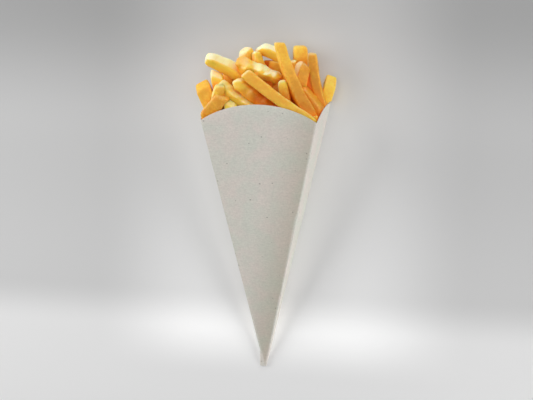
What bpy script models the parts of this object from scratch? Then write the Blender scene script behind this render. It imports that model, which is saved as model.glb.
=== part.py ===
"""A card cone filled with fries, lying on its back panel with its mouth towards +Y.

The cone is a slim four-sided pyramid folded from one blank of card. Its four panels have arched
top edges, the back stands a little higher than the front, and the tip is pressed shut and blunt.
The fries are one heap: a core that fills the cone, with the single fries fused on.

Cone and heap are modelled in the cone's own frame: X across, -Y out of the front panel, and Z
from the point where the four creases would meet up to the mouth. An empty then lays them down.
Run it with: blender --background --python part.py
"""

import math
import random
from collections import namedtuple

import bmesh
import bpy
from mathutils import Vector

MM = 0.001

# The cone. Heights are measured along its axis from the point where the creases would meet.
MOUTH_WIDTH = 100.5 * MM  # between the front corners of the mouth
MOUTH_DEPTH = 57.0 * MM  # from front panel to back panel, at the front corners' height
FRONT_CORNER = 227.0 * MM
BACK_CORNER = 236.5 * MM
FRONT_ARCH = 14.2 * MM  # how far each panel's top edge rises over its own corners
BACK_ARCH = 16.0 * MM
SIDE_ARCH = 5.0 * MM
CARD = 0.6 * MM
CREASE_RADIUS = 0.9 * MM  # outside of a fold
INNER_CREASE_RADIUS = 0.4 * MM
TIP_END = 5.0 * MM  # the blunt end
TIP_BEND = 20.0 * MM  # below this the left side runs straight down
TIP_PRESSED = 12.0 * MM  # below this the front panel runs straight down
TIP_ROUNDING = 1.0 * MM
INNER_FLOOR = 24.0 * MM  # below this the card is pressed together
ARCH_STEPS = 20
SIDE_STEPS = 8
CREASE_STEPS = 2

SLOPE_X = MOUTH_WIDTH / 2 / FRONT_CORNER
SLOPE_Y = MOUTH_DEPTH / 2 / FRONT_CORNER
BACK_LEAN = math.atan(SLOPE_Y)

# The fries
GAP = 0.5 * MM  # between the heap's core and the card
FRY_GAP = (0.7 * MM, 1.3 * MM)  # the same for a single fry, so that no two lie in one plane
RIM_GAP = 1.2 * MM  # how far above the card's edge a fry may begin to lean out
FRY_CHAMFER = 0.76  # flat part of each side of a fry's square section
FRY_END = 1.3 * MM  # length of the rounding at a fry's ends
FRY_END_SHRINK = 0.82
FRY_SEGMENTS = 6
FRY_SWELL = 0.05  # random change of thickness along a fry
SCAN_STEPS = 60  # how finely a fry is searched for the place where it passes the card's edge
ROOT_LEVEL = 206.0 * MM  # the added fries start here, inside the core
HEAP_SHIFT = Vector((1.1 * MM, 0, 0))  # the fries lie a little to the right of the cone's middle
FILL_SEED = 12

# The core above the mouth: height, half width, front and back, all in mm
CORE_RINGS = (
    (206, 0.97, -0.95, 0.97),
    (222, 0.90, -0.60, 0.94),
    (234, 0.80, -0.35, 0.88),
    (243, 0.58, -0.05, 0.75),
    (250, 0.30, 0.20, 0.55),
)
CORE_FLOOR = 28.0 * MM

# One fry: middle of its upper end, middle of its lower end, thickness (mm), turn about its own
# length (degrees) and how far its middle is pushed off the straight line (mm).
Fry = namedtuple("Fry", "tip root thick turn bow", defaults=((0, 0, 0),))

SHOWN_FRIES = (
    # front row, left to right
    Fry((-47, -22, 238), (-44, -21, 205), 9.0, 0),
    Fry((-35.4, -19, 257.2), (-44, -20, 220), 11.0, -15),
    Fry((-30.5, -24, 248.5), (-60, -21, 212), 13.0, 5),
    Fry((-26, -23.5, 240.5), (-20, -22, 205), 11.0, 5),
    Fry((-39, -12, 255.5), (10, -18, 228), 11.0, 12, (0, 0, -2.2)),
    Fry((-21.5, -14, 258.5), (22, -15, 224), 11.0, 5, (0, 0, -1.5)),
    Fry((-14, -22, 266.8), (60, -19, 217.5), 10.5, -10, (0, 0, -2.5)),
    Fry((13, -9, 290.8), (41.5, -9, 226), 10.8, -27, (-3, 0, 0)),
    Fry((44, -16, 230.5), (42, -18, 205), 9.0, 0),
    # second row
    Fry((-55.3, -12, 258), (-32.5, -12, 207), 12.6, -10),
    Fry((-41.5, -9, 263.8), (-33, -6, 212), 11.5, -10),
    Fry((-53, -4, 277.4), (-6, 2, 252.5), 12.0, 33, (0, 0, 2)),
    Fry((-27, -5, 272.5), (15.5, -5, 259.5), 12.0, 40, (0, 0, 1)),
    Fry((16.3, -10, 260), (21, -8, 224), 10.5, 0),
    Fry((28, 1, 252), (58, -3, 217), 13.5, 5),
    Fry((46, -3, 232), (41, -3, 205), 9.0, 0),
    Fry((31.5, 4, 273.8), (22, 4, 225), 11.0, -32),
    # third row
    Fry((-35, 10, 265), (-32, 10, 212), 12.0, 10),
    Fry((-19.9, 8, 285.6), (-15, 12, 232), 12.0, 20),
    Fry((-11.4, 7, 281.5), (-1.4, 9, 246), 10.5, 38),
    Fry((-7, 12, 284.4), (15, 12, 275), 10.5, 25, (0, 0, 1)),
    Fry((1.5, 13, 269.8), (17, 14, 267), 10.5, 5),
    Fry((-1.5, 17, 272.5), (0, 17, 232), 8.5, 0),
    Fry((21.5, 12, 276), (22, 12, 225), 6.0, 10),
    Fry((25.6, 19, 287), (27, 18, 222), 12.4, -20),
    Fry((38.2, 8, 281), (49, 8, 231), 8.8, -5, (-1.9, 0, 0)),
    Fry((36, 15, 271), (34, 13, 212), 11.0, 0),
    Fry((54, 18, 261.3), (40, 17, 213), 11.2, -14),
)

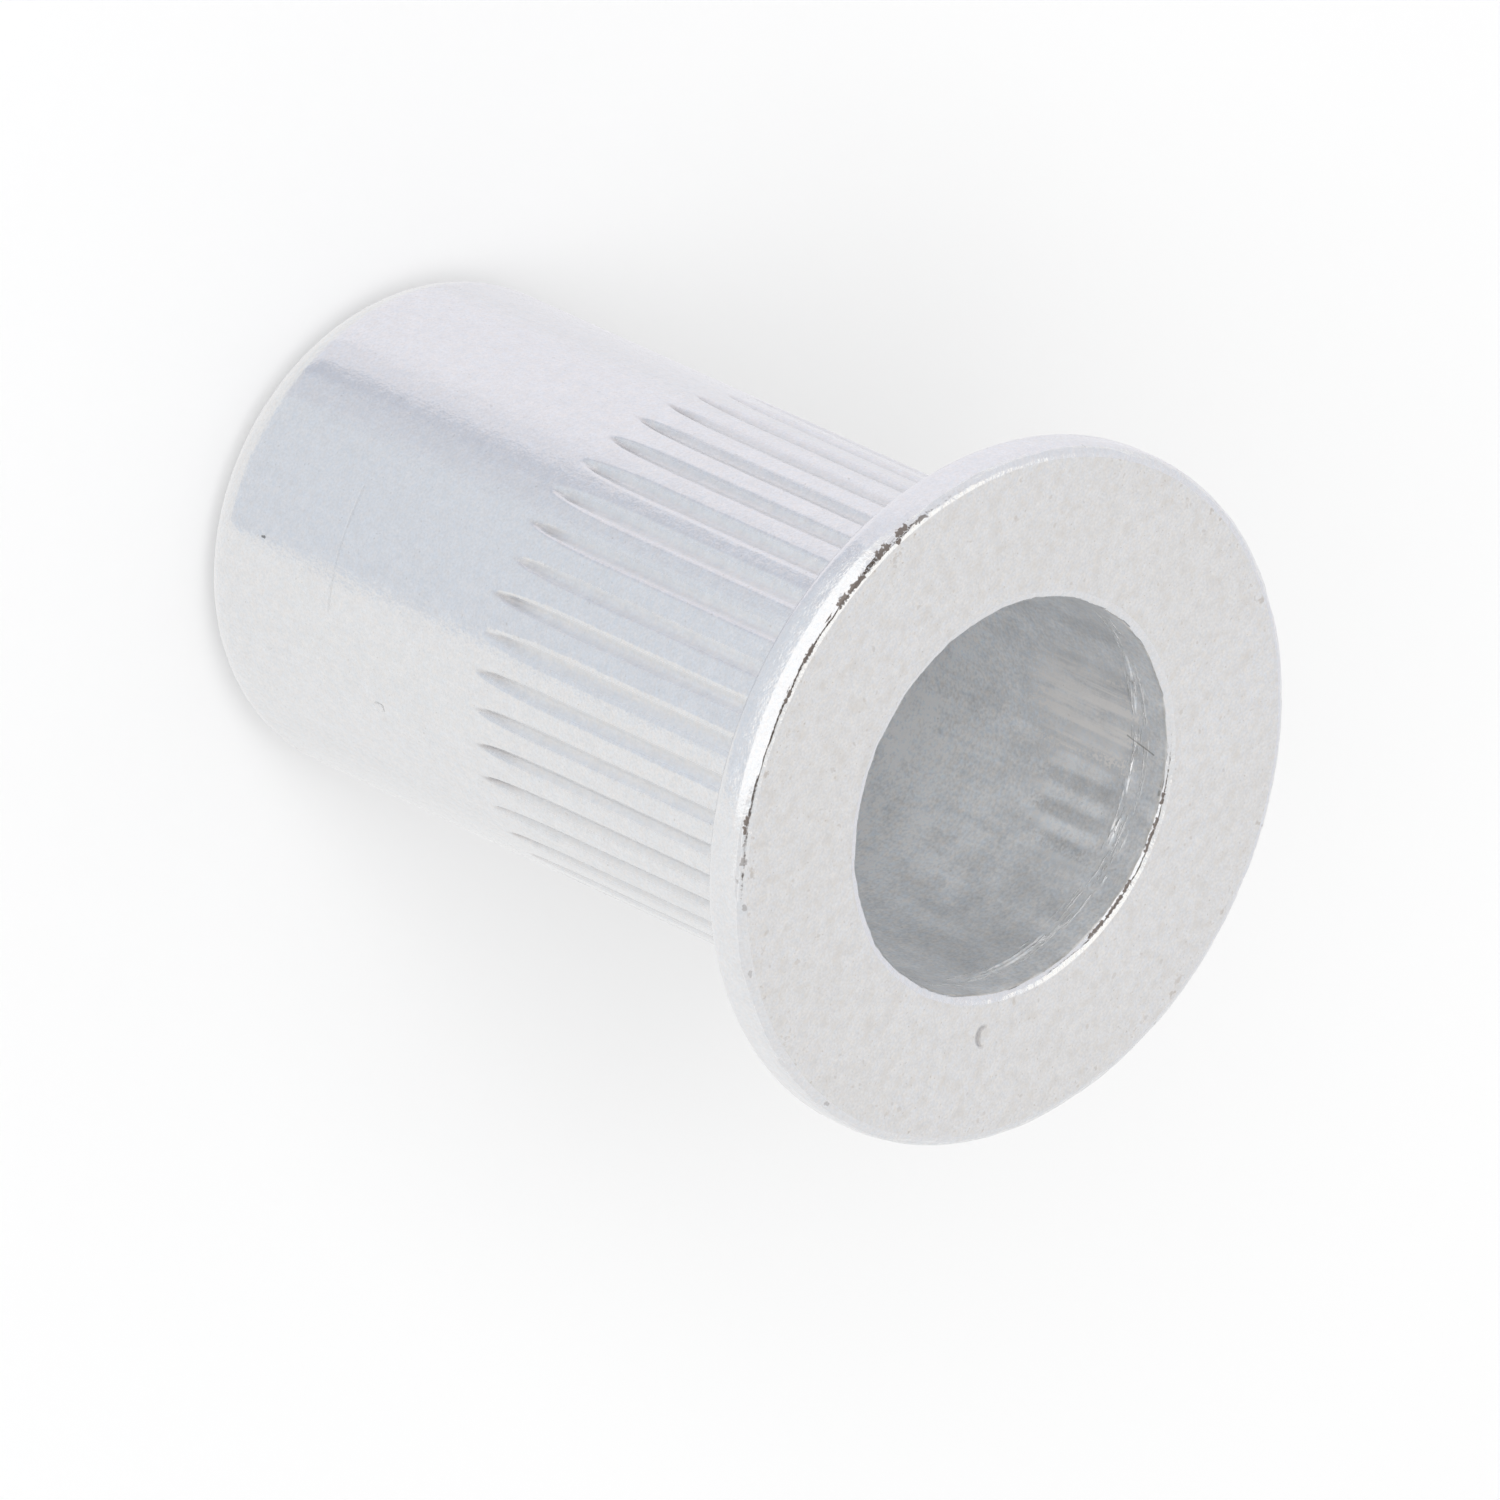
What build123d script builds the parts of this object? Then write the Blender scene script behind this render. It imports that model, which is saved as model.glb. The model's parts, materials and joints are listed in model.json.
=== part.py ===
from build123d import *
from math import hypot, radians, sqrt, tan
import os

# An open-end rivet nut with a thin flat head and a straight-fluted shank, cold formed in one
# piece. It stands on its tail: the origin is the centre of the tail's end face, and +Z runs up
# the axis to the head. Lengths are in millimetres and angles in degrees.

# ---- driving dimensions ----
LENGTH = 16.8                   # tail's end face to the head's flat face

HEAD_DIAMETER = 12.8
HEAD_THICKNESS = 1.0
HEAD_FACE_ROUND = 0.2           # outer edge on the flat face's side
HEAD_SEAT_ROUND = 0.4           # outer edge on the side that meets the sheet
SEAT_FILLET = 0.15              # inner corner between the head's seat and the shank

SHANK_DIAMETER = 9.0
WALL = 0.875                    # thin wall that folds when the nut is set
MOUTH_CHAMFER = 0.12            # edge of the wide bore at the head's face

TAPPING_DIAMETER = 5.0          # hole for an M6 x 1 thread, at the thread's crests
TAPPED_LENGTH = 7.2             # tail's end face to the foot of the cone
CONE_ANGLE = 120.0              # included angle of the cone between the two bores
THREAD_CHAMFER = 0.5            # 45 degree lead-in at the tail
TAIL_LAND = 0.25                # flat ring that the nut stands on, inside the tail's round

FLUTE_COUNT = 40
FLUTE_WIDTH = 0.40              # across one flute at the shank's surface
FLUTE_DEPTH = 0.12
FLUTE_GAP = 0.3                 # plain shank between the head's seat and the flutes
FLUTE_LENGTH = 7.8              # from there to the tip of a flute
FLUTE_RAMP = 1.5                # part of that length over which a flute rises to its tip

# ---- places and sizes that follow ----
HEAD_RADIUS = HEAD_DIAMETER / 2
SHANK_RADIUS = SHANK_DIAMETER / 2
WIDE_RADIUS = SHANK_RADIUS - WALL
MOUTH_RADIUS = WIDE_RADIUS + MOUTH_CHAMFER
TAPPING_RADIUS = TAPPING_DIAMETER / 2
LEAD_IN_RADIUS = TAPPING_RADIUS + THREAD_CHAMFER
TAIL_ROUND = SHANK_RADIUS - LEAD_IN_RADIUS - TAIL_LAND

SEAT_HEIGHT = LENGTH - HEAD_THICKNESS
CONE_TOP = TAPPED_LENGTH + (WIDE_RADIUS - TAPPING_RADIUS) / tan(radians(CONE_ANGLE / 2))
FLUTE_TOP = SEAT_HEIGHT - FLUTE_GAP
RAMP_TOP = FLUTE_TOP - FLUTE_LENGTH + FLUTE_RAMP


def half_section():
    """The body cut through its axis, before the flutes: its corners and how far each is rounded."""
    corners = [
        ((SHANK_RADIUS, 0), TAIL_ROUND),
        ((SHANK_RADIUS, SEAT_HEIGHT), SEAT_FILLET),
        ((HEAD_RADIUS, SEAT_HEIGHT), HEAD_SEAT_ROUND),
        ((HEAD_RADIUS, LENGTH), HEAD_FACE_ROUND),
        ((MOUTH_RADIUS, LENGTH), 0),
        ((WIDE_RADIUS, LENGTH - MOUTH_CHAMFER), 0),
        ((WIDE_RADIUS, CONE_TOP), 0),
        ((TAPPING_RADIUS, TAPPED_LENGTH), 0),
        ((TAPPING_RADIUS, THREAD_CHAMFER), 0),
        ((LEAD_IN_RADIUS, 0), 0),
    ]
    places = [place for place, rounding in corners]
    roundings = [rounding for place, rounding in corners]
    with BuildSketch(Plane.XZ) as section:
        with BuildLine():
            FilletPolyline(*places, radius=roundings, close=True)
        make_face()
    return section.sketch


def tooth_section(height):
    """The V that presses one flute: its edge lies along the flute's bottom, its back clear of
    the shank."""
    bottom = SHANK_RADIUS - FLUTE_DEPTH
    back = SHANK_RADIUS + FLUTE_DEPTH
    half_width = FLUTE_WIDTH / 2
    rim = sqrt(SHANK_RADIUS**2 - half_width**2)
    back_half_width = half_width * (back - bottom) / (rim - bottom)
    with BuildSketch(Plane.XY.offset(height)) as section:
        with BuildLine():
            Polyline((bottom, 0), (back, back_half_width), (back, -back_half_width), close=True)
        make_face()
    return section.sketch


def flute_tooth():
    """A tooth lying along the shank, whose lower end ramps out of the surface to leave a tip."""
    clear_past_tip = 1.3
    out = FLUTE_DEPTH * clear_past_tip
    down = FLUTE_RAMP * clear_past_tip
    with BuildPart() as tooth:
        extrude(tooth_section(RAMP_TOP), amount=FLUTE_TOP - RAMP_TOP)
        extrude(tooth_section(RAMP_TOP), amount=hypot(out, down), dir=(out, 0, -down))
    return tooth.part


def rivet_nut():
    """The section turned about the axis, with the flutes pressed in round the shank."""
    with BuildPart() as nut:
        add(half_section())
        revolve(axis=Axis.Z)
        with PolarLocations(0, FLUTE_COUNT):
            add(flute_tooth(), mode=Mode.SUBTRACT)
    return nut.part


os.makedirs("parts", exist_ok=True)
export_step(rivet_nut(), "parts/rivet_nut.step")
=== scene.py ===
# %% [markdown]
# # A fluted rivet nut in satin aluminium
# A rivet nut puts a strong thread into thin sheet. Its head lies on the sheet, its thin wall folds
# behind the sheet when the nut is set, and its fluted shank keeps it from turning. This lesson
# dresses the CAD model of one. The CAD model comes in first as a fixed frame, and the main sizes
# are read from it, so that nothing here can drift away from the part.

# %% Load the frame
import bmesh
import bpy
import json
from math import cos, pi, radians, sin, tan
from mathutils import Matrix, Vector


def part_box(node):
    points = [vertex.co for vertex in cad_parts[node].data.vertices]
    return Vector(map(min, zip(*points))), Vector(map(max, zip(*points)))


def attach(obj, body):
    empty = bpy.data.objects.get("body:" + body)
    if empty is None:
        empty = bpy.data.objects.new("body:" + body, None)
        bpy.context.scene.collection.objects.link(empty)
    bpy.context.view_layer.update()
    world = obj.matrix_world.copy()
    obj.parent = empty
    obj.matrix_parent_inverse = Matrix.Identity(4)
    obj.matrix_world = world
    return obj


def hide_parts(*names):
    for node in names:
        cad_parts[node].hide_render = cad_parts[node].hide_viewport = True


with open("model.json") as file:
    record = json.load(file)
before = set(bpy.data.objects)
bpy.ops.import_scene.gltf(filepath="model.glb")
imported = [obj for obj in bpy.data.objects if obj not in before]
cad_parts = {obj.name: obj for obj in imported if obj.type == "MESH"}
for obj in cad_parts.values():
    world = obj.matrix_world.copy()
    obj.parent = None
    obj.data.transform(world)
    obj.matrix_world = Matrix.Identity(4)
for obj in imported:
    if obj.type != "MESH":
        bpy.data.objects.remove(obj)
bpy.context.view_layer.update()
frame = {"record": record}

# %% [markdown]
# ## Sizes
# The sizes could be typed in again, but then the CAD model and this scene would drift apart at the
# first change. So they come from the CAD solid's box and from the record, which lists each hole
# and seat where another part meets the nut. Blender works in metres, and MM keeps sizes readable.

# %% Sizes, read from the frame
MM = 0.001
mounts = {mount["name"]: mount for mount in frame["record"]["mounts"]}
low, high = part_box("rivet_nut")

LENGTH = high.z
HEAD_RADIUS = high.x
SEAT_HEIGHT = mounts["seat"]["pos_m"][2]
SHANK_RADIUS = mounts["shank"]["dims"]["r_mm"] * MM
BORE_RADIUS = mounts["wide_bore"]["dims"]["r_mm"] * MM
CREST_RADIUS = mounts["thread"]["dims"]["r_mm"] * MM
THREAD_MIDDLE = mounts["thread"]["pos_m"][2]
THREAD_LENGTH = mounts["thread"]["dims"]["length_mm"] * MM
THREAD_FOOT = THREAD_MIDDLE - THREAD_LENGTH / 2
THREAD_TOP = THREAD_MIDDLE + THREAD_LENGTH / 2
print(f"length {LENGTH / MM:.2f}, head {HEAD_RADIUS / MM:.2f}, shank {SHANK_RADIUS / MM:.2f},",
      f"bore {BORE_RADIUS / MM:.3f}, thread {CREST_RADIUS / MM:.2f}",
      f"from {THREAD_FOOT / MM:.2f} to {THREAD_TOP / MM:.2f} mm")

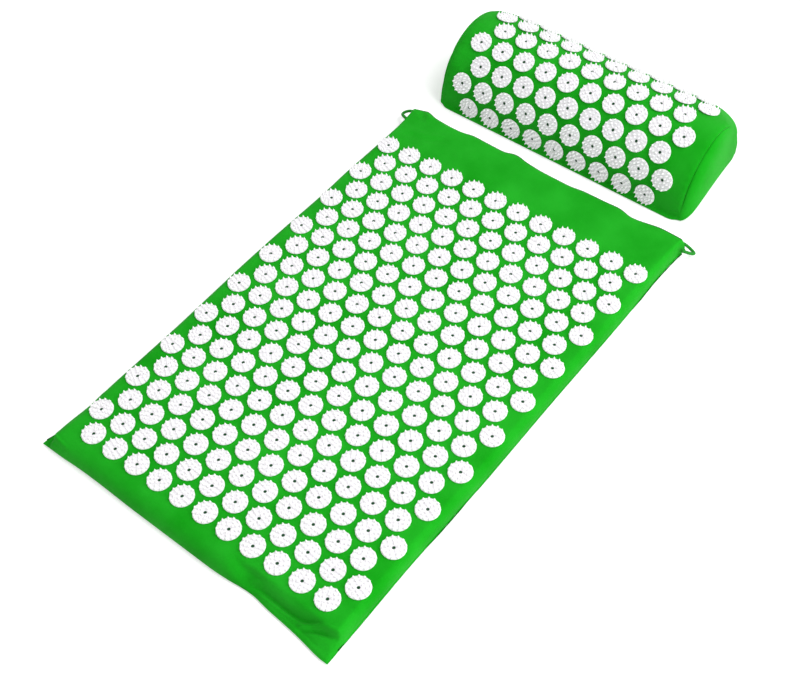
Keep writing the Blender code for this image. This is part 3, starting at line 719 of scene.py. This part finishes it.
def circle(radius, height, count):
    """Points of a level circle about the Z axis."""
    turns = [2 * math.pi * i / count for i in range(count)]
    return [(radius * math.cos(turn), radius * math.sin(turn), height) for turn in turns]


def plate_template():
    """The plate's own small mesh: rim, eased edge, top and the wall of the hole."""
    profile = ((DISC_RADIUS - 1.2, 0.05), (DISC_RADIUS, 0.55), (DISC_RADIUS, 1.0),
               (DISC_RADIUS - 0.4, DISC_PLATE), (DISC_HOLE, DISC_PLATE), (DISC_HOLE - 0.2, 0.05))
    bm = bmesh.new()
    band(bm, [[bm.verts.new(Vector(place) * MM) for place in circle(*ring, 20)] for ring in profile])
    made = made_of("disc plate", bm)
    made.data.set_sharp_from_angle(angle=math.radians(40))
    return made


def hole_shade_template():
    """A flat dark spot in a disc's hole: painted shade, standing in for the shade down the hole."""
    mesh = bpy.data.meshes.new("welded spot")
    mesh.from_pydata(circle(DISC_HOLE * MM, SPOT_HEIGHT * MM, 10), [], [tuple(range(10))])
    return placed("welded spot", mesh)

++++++

* _Task to complete_: Repeat the span of lines that opens with the line holding "return nut.part" and closes with the line holding "record = json.load(file)", exactly as it stands.

* _Answer for the task_:
    return nut.part


os.makedirs("parts", exist_ok=True)
export_step(rivet_nut(), "parts/rivet_nut.step")
=== scene.py ===
# %% [markdown]
# # A fluted rivet nut in satin aluminium
# A rivet nut puts a strong thread into thin sheet. Its head lies on the sheet, its thin wall folds
# behind the sheet when the nut is set, and its fluted shank keeps it from turning. This lesson
# dresses the CAD model of one. The CAD model comes in first as a fixed frame, and the main sizes
# are read from it, so that nothing here can drift away from the part.

# %% Load the frame
import bmesh
import bpy
import json
from math import cos, pi, radians, sin, tan
from mathutils import Matrix, Vector


def part_box(node):
    points = [vertex.co for vertex in cad_parts[node].data.vertices]
    return Vector(map(min, zip(*points))), Vector(map(max, zip(*points)))


def attach(obj, body):
    empty = bpy.data.objects.get("body:" + body)
    if empty is None:
        empty = bpy.data.objects.new("body:" + body, None)
        bpy.context.scene.collection.objects.link(empty)
    bpy.context.view_layer.update()
    world = obj.matrix_world.copy()
    obj.parent = empty
    obj.matrix_parent_inverse = Matrix.Identity(4)
    obj.matrix_world = world
    return obj


def hide_parts(*names):
    for node in names:
        cad_parts[node].hide_render = cad_parts[node].hide_viewport = True


with open("model.json") as file:
    record = json.load(file)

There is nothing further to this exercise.